(TASK TO CARRY OUT)
Reproduce only this span: the line containing "const lid = new THREE.Group();", the line containing "in imported if", and every line between them, all exactly as given.

——

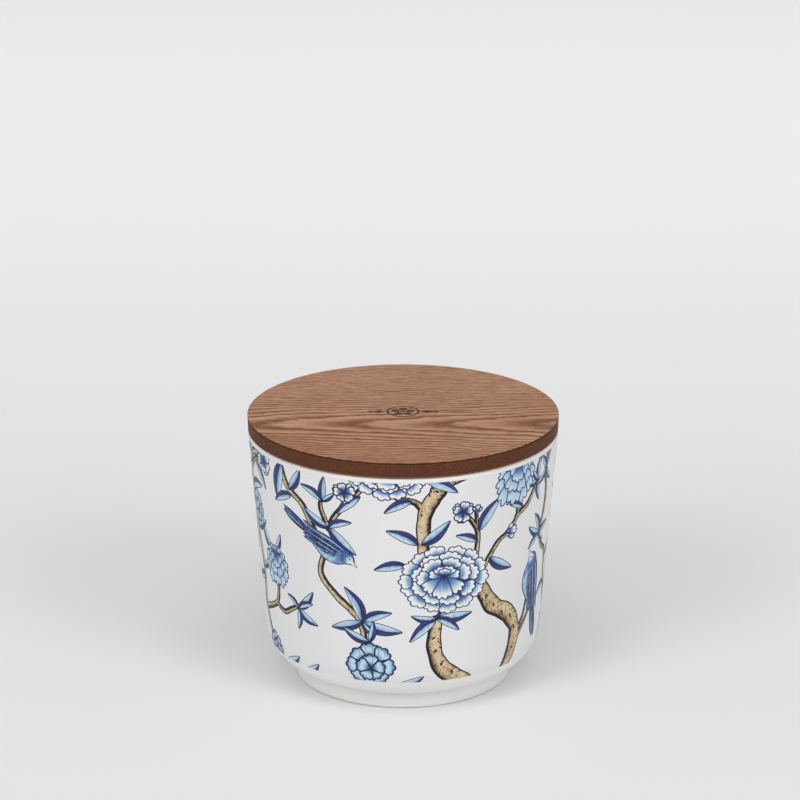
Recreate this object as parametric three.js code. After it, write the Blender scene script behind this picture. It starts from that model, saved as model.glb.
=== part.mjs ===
// A lidded storage canister: a tapered ceramic jar on a narrow foot, wrapped in a printed film, closed by a
// veneered wooden lid whose plug carries a finned silicone seal.
// Millimetres, +Z up. The origin is the middle of the foot's underside, on the axis of the whole object.
import * as THREE from "three";

// ---- driving dimensions ----------------------------------------------------------------------------------
const SEGMENTS = 64; // facets round every turned piece

const RIM_RADIUS = 59.6;
const RIM_HEIGHT = 99.5;
const WALL_TAPER = 0.079; // the wall's radius grows by this much for each millimetre of height
const WALL_THICKNESS = 4;
const RIM_OUTER_ROUND = 1.2;
const RIM_INNER_ROUND = 1.5;
const MOUTH_RADIUS = 55; // straight-sided seat for the seal
const MOUTH_DEPTH = 14;

const FOOT_RADIUS = 42.2;
const FOOT_HEIGHT = 7;
const FOOT_RING_WIDTH = 4;
const FOOT_CHAMFER = 0.6;
const FOOT_RECESS = 3.8;
const SHOULDER = { width: 11, height: 16, steps: 8 }; // elliptical turn from the wall down to the foot
const FLOOR_TOP = 9.4;
const FLOOR_TURN = { width: 11, height: 12, steps: 6 }; // elliptical turn from the floor up to the inner wall

const FILM_THICKNESS = 0.2;
const FILM_CLEARANCE = 0.06;
const FILM_BOTTOM = 15;
const FILM_TOP = 97.7;

const LID_RADIUS = 60;
const LID_UNDERSIDE = 99.8;
const VENEER = 0.6;
const GLUE_LINE = 0.1;
const CORE_THICKNESS = 4.7;
const CORE_LEAN = 0.15; // how much smaller the core is at its lower edge
const EDGE_CHAMFER = 0.2;

const PLUG_RADIUS = 53;
const PLUG_DEPTH = 9.4;
const PLUG_CHAMFER = 0.8;
const GROOVE_RADIUS = 50;
const GROOVE_LIP = 2.2; // thickness of the plug above and below the groove

const SEAL_CLEARANCE = 0.15; // between the seal's band and the groove
const SEAL_BAND = 1.6;
const SEAL_TIP_RADIUS = 54.75;
const FIN_COUNT = 3;
const FIN_ROOT = 0.9;
const FIN_TIP = 0.5;

const COLOURS = {
  glaze: { color: 0xe4e3e4, roughness: 0.35, metalness: 0 },
  film: { color: 0xdcdce0, roughness: 0.45, metalness: 0 },
  fibreboard: { color: 0x5f3c2c, roughness: 0.55, metalness: 0 },
  veneer: { color: 0xa3785c, roughness: 0.5, metalness: 0 },
  silicone: { color: 0xe9e9e6, roughness: 0.6, metalness: 0 },
};

// ---- outlines in the radius-height plane -----------------------------------------------------------------
const point = (radius, height) => new THREE.Vector2(radius, height);
const degrees = THREE.MathUtils.radToDeg;

// Points of an elliptical arc, angles in degrees from the outward direction, both ends included.
function arc(centre, width, height, from, to, steps) {
  return Array.from({ length: steps + 1 }, (_, i) => {
    const angle = THREE.MathUtils.degToRad(from + ((to - from) * i) / steps);
    return point(centre.x + width * Math.cos(angle), centre.y + height * Math.sin(angle));
  });
}

// Radius of the straight, tapered outer wall at a height.
const wallRadius = (height) => RIM_RADIUS - WALL_TAPER * (RIM_HEIGHT - height);

// The elliptical turn from the level bottom of a bowl into a tapered wall, from the bottom up.
function bowlTurn(turn, bottom, radiusAt) {
  const end = -Math.atan((turn.height / turn.width) * WALL_TAPER);
  const centreHeight = bottom + turn.height;
  const endHeight = centreHeight + turn.height * Math.sin(end);
  const centre = point(radiusAt(endHeight) - turn.width * Math.cos(end), centreHeight);
  return arc(centre, turn.width, turn.height, -90, degrees(end), turn.steps);
}

// The jar's outer side from the foot's top to just under the rim's rounded edge.
function outerSide() {
  const top = RIM_HEIGHT - RIM_OUTER_ROUND;
  return [...bowlTurn(SHOULDER, FOOT_HEIGHT, wallRadius), point(wallRadius(top), top)];
}

// The stretch of an upward outline between two heights, with its ends cut level.
function between(outline, bottom, top) {
  const cut = (height) => {
    const next = outline.findIndex((p) => p.y >= height);
    const [low, high] = [outline[next - 1], outline[next]];
    return point(THREE.MathUtils.mapLinear(height, low.y, high.y, low.x, high.x), height);
  };
  return [cut(bottom), ...outline.filter((p) => p.y > bottom && p.y < top), cut(top)];
}

// ---- pieces ----------------------------------------------------------------------------------------------
// A solid of revolution about +Z. The outline runs anticlockwise with the radius to the right.
function turned(name, outline, look) {
  const geometry = new THREE.LatheGeometry(outline, SEGMENTS);
  geometry.rotateX(Math.PI / 2);
  const mesh = new THREE.Mesh(geometry, new THREE.MeshStandardMaterial(look));
  mesh.name = name;
  return mesh;
}

// A flat disc with a small chamfer on both edges; lean narrows its lower edge.
function disc(name, radius, bottom, thickness, chamfer, look, lean = 0) {
  const top = bottom + thickness;
  return turned(
    name,
    [
      point(0, bottom),
      point(radius - lean - chamfer, bottom),
      point(radius - lean, bottom + chamfer),
      point(radius, top - chamfer),
      point(radius - chamfer, top),
      point(0, top),
    ],
    look,
  );
}

function canisterBody() {
  const footInner = FOOT_RADIUS - FOOT_RING_WIDTH;
  const innerRadius = (height) => wallRadius(height) - WALL_THICKNESS;
  const underside = [
    point(0, FOOT_RECESS),
    point(footInner - FOOT_RECESS, FOOT_RECESS),
    point(footInner, FOOT_CHAMFER),
    point(footInner + FOOT_CHAMFER, 0),
    point(FOOT_RADIUS - FOOT_CHAMFER, 0),
    point(FOOT_RADIUS, FOOT_CHAMFER),
    point(FOOT_RADIUS, FOOT_HEIGHT),
  ];
  const side = outerSide();
  const outerRound = point(side.at(-1).x - RIM_OUTER_ROUND, RIM_HEIGHT - RIM_OUTER_ROUND);
  const innerRound = point(MOUTH_RADIUS + RIM_INNER_ROUND, RIM_HEIGHT - RIM_INNER_ROUND);
  const rim = [
    ...arc(outerRound, RIM_OUTER_ROUND, RIM_OUTER_ROUND, 0, 90, 3).slice(1),
    ...arc(innerRound, RIM_INNER_ROUND, RIM_INNER_ROUND, 90, 180, 3),
  ];
  const inside = [
    point(MOUTH_RADIUS, RIM_HEIGHT - MOUTH_DEPTH),
    ...bowlTurn(FLOOR_TURN, FLOOR_TOP, innerRadius).reverse(),
    point(0, FLOOR_TOP),
  ];
  return turned("canister_body", [...underside, ...side, ...rim, ...inside], COLOURS.glaze);
}

function printWrap() {
  const covered = between(outerSide(), FILM_BOTTOM, FILM_TOP);
  const skin = (offset) => covered.map((p) => point(p.x + offset, p.y));
  const outer = skin(FILM_CLEARANCE + FILM_THICKNESS);
  const inner = skin(FILM_CLEARANCE).reverse();
  return turned("print_wrap", [...outer, ...inner, outer[0].clone()], COLOURS.film);
}

function plug(top) {
  const bottom = top - PLUG_DEPTH;
  return turned(
    "lid_plug",
    [
      point(0, bottom),
      point(PLUG_RADIUS - PLUG_CHAMFER, bottom),
      point(PLUG_RADIUS, bottom + PLUG_CHAMFER),
      point(PLUG_RADIUS, bottom + GROOVE_LIP),
      point(GROOVE_RADIUS, bottom + GROOVE_LIP),
      point(GROOVE_RADIUS, top - GROOVE_LIP),
      point(PLUG_RADIUS, top - GROOVE_LIP),
      point(PLUG_RADIUS, top),
      point(0, top),
    ],
    COLOURS.fibreboard,
  );
}

// A band in the plug's groove with thin fins that reach out to the mouth's wall.
function sealRing(plugTop) {
  const bottom = plugTop - PLUG_DEPTH + GROOVE_LIP + SEAL_CLEARANCE;
  const top = plugTop - GROOVE_LIP - SEAL_CLEARANCE;
  const inner = GROOVE_RADIUS + SEAL_CLEARANCE;
  const outer = inner + SEAL_BAND;
  const pitch = (top - bottom) / FIN_COUNT;
  const fins = Array.from({ length: FIN_COUNT }, (_, i) => {
    const middle = bottom + pitch * (i + 0.5);
    return [
      point(outer, middle - FIN_ROOT / 2),
      point(SEAL_TIP_RADIUS, middle - FIN_TIP / 2),
      point(SEAL_TIP_RADIUS, middle + FIN_TIP / 2),
      point(outer, middle + FIN_ROOT / 2),
    ];
  }).flat();
  const outline = [point(inner, bottom), point(outer, bottom), ...fins, point(outer, top), point(inner, top)];
  return turned("seal_ring", [...outline, outline[0].clone()], COLOURS.silicone);
}

// ---- assembly --------------------------------------------------------------------------------------------
const coreBottom = LID_UNDERSIDE + VENEER + GLUE_LINE;
const topVeneerBottom = coreBottom + CORE_THICKNESS + GLUE_LINE;
const plugTop = LID_UNDERSIDE - GLUE_LINE;

const canister = new THREE.Group();
canister.add(canisterBody(), printWrap());

const lid = new THREE.Group();
lid.add(
  disc("bottom_veneer", LID_RADIUS - CORE_LEAN, LID_UNDERSIDE, VENEER, EDGE_CHAMFER, COLOURS.veneer),
  disc("lid_core", LID_RADIUS, coreBottom, CORE_THICKNESS, EDGE_CHAMFER, COLOURS.fibreboard, CORE_LEAN),
  disc("top_veneer", LID_RADIUS, topVeneerBottom, VENEER, EDGE_CHAMFER, COLOURS.veneer),
  plug(plugTop),
  sealRing(plugTop),
);

const part = new THREE.Group();
part.add(canister, lid);

export default part;
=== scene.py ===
"""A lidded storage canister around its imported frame: a glazed jar, the printed film round its wall, and a
veneered lid with its plug and seal. The drawing on the film is made here too, as flat shapes that are cut
into coloured triangles and bent round the wall."""

import math
import random

import bpy
import numpy as np
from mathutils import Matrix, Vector
from mathutils.geometry import delaunay_2d_cdt


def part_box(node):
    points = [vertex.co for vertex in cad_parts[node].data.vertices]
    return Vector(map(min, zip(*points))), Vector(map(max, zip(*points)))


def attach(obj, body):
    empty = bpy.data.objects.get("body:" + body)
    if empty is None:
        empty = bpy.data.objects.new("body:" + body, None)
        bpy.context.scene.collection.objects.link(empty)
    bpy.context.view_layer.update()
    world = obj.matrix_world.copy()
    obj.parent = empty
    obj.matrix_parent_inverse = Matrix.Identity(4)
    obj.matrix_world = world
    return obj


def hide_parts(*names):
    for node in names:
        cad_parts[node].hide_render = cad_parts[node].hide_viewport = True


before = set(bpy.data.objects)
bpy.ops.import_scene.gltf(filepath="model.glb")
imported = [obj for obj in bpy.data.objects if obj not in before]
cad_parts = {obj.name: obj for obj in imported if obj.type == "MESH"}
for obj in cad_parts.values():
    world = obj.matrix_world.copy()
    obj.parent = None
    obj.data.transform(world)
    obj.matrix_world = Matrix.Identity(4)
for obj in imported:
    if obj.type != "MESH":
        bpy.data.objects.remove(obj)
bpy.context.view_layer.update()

MM = 0.001


def box_mm(node):
    """Lowest and highest corner of a CAD node, in millimetres."""
    return [np.array(corner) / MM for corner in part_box(node)]


# ---- sizes, in millimetres
RIM_HEIGHT = box_mm("canister_body")[1][2]
WALL_TAPER = 0.079  # radius gained for each millimetre of height
RIM_ROUND = 1.2
MOUTH_ROUND = 1.5
RIM_RADIUS = box_mm("canister_body")[1][0] + WALL_TAPER * RIM_ROUND
WALL_THICKNESS = 4.0
MOUTH_RADIUS = 55.0
MOUTH_DEPTH = 14.0
FOOT_RADIUS = 42.2
FOOT_HEIGHT = 7.0
FOOT_RING_WIDTH = 4.0
FOOT_RECESS = 3.8
FOOT_ROUND = 0.6
FOOT_FILLET = 1.6  # softens the corner between the foot and the shoulder
SHOULDER_START = 1.5  # how far out of its lowest point the shoulder takes over from the foot
SHOULDER_WIDTH, SHOULDER_HEIGHT = 11.0, 16.0
FLOOR_TOP = 9.4
FLOOR_TURN_WIDTH, FLOOR_TURN_HEIGHT = 11.0, 12.0
GROOVE_RADIUS = 50.0  # of the plug, where the seal sits
GROOVE_LIP = 2.2
SEAL_GAP = 0.15  # between the groove and the seal's band
SEAL_BAND = 1.6
FIN_COUNT = 3
FIN_ROOT, FIN_TIP = 0.9, 0.5
EDGE_ROUND = 0.25  # of the lid's sawn and sanded edges
CORE_LEAN = 0.15  # how much smaller the lid's board is at its lower edge
FILM_THICKNESS = 0.2
FILM_STAND_OFF = 0.26  # of the film's printed face from the wall
SEGMENTS = 256
ARC_STEP = math.radians(15)  # at most, in a rounded corner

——

(COMPLETE RESPONSE)
const lid = new THREE.Group();
lid.add(
  disc("bottom_veneer", LID_RADIUS - CORE_LEAN, LID_UNDERSIDE, VENEER, EDGE_CHAMFER, COLOURS.veneer),
  disc("lid_core", LID_RADIUS, coreBottom, CORE_THICKNESS, EDGE_CHAMFER, COLOURS.fibreboard, CORE_LEAN),
  disc("top_veneer", LID_RADIUS, topVeneerBottom, VENEER, EDGE_CHAMFER, COLOURS.veneer),
  plug(plugTop),
  sealRing(plugTop),
);

const part = new THREE.Group();
part.add(canister, lid);

export default part;
=== scene.py ===
"""A lidded storage canister around its imported frame: a glazed jar, the printed film round its wall, and a
veneered lid with its plug and seal. The drawing on the film is made here too, as flat shapes that are cut
into coloured triangles and bent round the wall."""

import math
import random

import bpy
import numpy as np
from mathutils import Matrix, Vector
from mathutils.geometry import delaunay_2d_cdt


def part_box(node):
    points = [vertex.co for vertex in cad_parts[node].data.vertices]
    return Vector(map(min, zip(*points))), Vector(map(max, zip(*points)))


def attach(obj, body):
    empty = bpy.data.objects.get("body:" + body)
    if empty is None:
        empty = bpy.data.objects.new("body:" + body, None)
        bpy.context.scene.collection.objects.link(empty)
    bpy.context.view_layer.update()
    world = obj.matrix_world.copy()
    obj.parent = empty
    obj.matrix_parent_inverse = Matrix.Identity(4)
    obj.matrix_world = world
    return obj


def hide_parts(*names):
    for node in names:
        cad_parts[node].hide_render = cad_parts[node].hide_viewport = True


before = set(bpy.data.objects)
bpy.ops.import_scene.gltf(filepath="model.glb")
imported = [obj for obj in bpy.data.objects if obj not in before]
cad_parts = {obj.name: obj for obj in imported if obj.type == "MESH"}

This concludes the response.